- _Required work_
Please output only the lines that run from the line containing "Write part 2 of" through the end of the material below, exactly.
— BEGIN Material for this task —
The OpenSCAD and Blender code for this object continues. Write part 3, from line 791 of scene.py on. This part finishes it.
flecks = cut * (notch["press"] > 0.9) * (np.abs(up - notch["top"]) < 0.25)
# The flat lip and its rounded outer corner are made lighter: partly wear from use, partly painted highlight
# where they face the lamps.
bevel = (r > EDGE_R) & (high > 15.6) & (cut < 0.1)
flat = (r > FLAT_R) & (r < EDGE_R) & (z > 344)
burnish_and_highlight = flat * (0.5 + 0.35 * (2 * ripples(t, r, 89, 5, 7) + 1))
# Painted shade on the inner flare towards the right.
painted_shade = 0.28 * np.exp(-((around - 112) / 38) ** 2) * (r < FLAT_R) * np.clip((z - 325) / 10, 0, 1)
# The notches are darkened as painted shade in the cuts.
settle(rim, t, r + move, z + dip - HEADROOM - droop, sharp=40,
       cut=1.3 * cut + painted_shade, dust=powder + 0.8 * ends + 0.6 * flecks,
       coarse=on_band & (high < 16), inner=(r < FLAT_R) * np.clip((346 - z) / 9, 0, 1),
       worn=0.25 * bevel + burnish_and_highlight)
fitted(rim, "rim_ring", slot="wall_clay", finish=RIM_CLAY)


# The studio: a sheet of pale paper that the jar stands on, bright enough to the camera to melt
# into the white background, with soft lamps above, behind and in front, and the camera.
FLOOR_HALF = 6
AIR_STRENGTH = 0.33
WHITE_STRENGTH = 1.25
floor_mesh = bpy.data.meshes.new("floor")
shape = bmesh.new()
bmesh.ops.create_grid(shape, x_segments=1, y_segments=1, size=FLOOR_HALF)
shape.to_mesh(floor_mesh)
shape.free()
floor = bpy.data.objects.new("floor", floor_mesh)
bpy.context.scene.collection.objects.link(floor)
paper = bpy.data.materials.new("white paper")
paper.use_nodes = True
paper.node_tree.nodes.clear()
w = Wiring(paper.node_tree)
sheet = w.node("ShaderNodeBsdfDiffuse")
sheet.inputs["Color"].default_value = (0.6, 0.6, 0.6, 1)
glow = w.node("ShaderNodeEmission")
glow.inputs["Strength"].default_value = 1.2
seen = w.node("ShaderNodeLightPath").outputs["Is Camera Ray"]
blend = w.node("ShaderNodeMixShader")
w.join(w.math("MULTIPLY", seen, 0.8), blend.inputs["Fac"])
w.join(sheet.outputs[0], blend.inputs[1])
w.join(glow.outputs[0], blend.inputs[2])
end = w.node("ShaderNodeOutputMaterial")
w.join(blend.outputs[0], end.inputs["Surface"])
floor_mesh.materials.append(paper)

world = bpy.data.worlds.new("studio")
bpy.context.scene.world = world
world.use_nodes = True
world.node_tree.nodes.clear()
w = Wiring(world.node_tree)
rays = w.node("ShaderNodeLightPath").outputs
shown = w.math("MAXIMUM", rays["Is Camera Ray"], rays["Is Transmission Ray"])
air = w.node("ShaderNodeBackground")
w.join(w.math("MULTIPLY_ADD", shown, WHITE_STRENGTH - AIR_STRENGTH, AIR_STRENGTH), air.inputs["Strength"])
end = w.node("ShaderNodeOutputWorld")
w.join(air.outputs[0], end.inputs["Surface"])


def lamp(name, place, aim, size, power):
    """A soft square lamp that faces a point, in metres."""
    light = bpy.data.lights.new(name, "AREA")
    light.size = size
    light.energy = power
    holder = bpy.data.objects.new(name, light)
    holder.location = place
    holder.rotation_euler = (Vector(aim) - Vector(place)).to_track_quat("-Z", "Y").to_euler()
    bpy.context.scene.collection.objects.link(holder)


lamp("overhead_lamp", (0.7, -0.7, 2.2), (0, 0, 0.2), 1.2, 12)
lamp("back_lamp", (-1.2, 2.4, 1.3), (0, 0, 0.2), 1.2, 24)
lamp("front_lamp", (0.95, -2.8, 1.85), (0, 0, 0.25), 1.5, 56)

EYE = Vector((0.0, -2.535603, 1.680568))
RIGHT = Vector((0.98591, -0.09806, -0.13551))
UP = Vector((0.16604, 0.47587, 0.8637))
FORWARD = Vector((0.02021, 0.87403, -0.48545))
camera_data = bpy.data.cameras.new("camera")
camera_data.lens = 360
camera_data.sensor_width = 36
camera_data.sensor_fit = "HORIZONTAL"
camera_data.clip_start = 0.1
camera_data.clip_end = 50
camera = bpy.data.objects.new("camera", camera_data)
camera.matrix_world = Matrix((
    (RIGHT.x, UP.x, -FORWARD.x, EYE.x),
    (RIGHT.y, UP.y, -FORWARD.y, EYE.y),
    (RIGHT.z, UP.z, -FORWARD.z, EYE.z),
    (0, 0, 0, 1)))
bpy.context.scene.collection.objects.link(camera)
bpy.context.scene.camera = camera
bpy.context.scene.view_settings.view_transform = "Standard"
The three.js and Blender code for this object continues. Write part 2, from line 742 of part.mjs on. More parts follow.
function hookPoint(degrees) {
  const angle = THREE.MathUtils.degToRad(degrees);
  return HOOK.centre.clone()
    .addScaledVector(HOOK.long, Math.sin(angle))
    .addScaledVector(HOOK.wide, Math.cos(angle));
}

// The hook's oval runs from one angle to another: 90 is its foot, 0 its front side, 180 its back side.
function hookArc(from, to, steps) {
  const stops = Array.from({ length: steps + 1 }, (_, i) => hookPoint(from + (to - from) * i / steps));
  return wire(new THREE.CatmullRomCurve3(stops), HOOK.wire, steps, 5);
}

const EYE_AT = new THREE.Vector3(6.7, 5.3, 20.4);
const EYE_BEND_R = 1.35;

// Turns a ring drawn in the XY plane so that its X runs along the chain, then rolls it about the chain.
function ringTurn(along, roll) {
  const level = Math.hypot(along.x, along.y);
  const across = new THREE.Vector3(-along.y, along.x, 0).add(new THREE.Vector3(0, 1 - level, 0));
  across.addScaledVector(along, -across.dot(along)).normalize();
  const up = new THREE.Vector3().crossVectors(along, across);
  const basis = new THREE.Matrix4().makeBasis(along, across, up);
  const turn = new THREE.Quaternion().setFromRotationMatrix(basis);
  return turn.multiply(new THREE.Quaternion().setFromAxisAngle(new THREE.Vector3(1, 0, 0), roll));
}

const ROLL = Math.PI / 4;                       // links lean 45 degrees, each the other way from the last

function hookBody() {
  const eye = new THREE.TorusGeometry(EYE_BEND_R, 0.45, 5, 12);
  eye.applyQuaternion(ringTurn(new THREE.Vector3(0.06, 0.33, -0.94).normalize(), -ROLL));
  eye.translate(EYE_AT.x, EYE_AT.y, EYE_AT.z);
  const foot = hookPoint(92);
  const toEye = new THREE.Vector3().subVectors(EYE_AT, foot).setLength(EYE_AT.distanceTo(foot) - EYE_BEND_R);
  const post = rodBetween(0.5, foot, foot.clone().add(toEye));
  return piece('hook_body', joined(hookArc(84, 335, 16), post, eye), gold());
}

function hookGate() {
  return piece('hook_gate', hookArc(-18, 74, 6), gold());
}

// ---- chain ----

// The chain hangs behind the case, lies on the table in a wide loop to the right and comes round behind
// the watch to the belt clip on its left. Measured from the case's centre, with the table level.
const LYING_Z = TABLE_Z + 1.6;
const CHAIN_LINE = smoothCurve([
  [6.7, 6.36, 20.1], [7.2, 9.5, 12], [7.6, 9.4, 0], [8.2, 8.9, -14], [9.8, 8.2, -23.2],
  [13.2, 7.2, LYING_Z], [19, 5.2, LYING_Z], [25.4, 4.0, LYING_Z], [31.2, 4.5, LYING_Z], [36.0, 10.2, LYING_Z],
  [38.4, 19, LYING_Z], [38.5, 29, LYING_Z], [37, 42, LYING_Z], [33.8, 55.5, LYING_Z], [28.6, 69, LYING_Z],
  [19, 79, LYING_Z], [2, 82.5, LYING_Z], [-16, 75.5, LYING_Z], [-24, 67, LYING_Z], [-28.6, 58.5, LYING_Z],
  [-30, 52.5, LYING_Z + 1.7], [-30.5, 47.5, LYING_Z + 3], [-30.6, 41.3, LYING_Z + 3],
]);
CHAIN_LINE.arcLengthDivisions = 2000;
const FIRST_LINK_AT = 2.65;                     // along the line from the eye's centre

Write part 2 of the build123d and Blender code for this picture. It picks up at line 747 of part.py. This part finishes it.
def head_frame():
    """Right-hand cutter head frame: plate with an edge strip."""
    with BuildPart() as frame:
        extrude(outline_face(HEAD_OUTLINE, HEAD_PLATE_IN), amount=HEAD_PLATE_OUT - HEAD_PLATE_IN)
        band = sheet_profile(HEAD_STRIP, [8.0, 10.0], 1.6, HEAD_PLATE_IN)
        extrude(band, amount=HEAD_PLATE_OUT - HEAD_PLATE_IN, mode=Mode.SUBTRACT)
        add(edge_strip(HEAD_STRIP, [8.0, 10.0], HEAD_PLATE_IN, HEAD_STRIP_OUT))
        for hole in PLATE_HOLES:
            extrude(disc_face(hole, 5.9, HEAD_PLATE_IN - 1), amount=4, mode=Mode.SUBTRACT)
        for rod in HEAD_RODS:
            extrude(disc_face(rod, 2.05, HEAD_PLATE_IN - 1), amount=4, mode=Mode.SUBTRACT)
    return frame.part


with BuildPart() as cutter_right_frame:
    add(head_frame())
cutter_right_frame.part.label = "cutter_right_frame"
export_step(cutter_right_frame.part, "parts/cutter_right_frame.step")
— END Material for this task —
- _Output for this task_
Write part 2 of the build123d and Blender code for this picture. It picks up at line 747 of part.py. This part finishes it.
def head_frame():
    """Right-hand cutter head frame: plate with an edge strip."""
    with BuildPart() as frame:
        extrude(outline_face(HEAD_OUTLINE, HEAD_PLATE_IN), amount=HEAD_PLATE_OUT - HEAD_PLATE_IN)
        band = sheet_profile(HEAD_STRIP, [8.0, 10.0], 1.6, HEAD_PLATE_IN)
        extrude(band, amount=HEAD_PLATE_OUT - HEAD_PLATE_IN, mode=Mode.SUBTRACT)
        add(edge_strip(HEAD_STRIP, [8.0, 10.0], HEAD_PLATE_IN, HEAD_STRIP_OUT))
        for hole in PLATE_HOLES:
            extrude(disc_face(hole, 5.9, HEAD_PLATE_IN - 1), amount=4, mode=Mode.SUBTRACT)
        for rod in HEAD_RODS:
            extrude(disc_face(rod, 2.05, HEAD_PLATE_IN - 1), amount=4, mode=Mode.SUBTRACT)
    return frame.part


with BuildPart() as cutter_right_frame:
    add(head_frame())
cutter_right_frame.part.label = "cutter_right_frame"
export_step(cutter_right_frame.part, "parts/cutter_right_frame.step")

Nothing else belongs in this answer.